What you have to do =
How does the data below read from its first line through the line containing "TURN_POINTS = 8"? Print those lines exactly.

Given information =
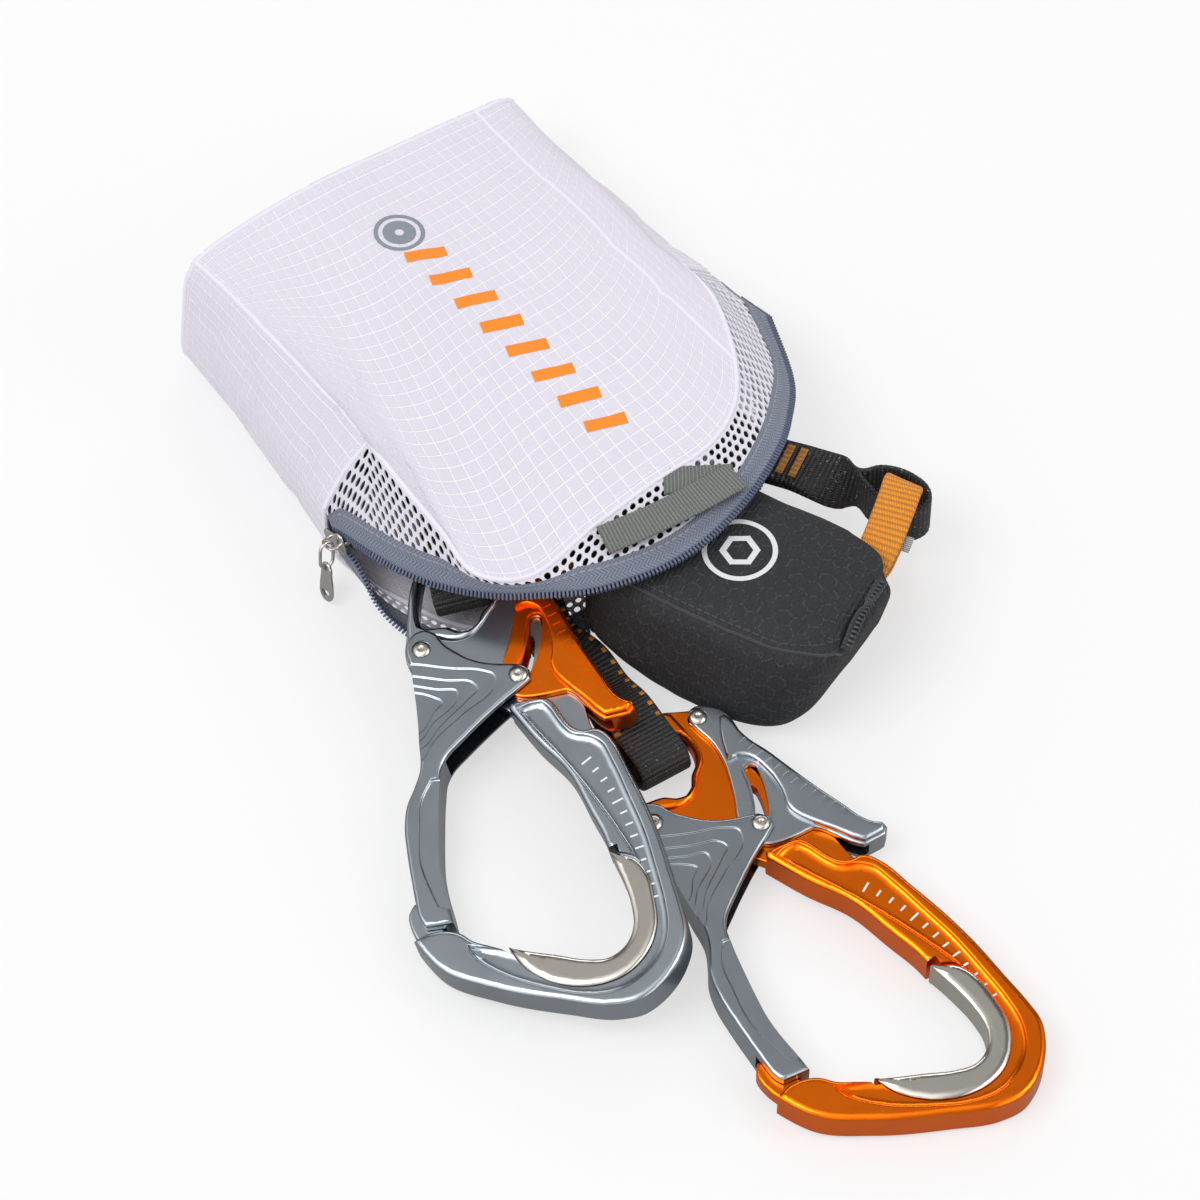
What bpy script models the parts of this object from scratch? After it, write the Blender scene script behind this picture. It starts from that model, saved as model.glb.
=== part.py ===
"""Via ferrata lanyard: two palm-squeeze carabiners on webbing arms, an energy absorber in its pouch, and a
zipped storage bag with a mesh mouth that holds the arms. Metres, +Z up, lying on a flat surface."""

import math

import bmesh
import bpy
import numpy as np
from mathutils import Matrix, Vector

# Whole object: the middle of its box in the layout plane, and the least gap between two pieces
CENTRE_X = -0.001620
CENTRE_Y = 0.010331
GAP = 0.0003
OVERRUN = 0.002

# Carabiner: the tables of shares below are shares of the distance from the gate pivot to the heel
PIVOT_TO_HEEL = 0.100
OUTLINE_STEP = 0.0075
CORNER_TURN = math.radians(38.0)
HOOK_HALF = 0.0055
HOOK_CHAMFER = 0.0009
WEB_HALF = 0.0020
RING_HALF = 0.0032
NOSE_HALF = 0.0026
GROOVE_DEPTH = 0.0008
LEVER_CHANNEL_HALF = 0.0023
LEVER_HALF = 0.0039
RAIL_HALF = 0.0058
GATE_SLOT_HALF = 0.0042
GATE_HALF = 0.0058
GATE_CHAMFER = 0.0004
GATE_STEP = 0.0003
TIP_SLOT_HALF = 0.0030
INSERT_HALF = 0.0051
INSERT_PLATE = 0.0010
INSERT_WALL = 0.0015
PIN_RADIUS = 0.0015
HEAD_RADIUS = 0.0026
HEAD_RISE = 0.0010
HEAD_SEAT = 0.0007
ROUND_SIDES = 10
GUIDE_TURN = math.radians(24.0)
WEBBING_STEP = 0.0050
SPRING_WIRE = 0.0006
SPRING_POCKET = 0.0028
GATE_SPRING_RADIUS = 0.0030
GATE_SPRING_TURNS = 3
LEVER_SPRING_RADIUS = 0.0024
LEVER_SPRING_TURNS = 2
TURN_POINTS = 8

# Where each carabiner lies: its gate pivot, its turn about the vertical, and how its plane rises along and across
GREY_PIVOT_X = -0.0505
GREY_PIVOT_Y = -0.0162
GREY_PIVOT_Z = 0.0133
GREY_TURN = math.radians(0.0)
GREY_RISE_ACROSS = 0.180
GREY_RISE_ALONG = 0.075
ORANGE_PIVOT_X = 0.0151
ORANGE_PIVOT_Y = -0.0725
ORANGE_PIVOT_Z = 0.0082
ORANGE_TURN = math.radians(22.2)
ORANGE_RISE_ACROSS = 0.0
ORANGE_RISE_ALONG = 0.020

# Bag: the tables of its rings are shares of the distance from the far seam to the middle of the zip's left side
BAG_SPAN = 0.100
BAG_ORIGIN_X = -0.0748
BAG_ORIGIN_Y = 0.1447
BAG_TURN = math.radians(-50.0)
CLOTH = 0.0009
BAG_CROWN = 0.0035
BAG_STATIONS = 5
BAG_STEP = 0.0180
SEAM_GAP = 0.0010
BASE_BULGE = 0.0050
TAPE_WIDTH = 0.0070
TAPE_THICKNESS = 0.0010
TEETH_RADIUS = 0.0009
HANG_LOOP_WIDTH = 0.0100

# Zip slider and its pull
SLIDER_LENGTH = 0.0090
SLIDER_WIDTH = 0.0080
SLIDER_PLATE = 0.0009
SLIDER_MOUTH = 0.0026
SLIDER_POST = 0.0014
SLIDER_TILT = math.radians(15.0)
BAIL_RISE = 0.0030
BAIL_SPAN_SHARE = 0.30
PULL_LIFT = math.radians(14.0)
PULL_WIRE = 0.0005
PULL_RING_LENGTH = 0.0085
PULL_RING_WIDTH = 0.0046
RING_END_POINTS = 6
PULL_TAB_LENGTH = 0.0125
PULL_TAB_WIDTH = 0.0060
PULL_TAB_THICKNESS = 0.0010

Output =
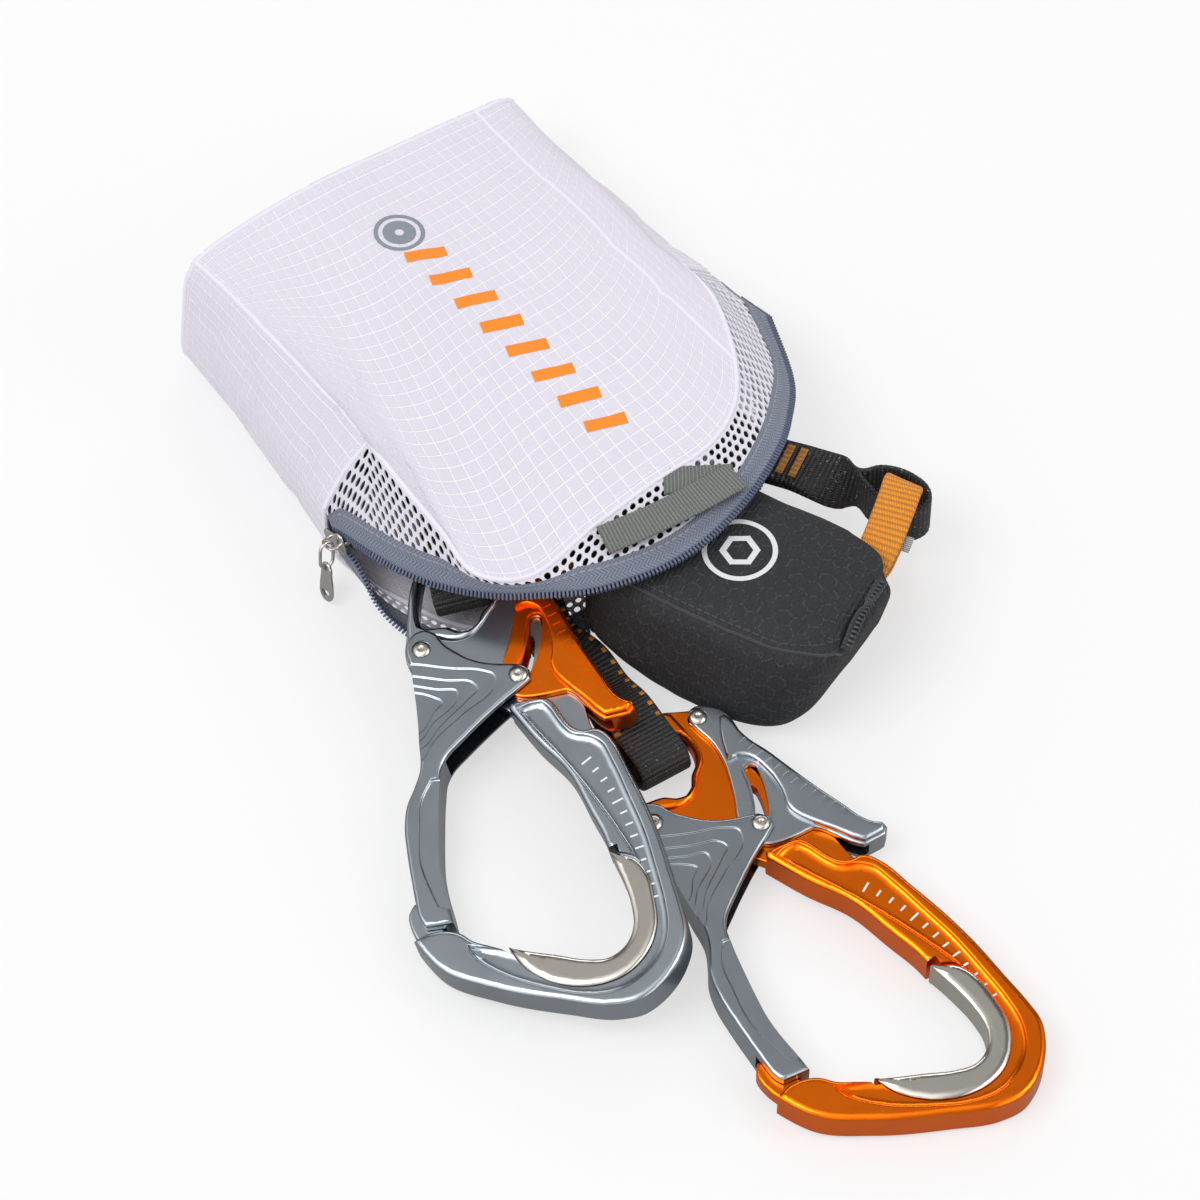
What bpy script models the parts of this object from scratch? After it, write the Blender scene script behind this picture. It starts from that model, saved as model.glb.
=== part.py ===
"""Via ferrata lanyard: two palm-squeeze carabiners on webbing arms, an energy absorber in its pouch, and a
zipped storage bag with a mesh mouth that holds the arms. Metres, +Z up, lying on a flat surface."""

import math

import bmesh
import bpy
import numpy as np
from mathutils import Matrix, Vector

# Whole object: the middle of its box in the layout plane, and the least gap between two pieces
CENTRE_X = -0.001620
CENTRE_Y = 0.010331
GAP = 0.0003
OVERRUN = 0.002

# Carabiner: the tables of shares below are shares of the distance from the gate pivot to the heel
PIVOT_TO_HEEL = 0.100
OUTLINE_STEP = 0.0075
CORNER_TURN = math.radians(38.0)
HOOK_HALF = 0.0055
HOOK_CHAMFER = 0.0009
WEB_HALF = 0.0020
RING_HALF = 0.0032
NOSE_HALF = 0.0026
GROOVE_DEPTH = 0.0008
LEVER_CHANNEL_HALF = 0.0023
LEVER_HALF = 0.0039
RAIL_HALF = 0.0058
GATE_SLOT_HALF = 0.0042
GATE_HALF = 0.0058
GATE_CHAMFER = 0.0004
GATE_STEP = 0.0003
TIP_SLOT_HALF = 0.0030
INSERT_HALF = 0.0051
INSERT_PLATE = 0.0010
INSERT_WALL = 0.0015
PIN_RADIUS = 0.0015
HEAD_RADIUS = 0.0026
HEAD_RISE = 0.0010
HEAD_SEAT = 0.0007
ROUND_SIDES = 10
GUIDE_TURN = math.radians(24.0)
WEBBING_STEP = 0.0050
SPRING_WIRE = 0.0006
SPRING_POCKET = 0.0028
GATE_SPRING_RADIUS = 0.0030
GATE_SPRING_TURNS = 3
LEVER_SPRING_RADIUS = 0.0024
LEVER_SPRING_TURNS = 2
TURN_POINTS = 8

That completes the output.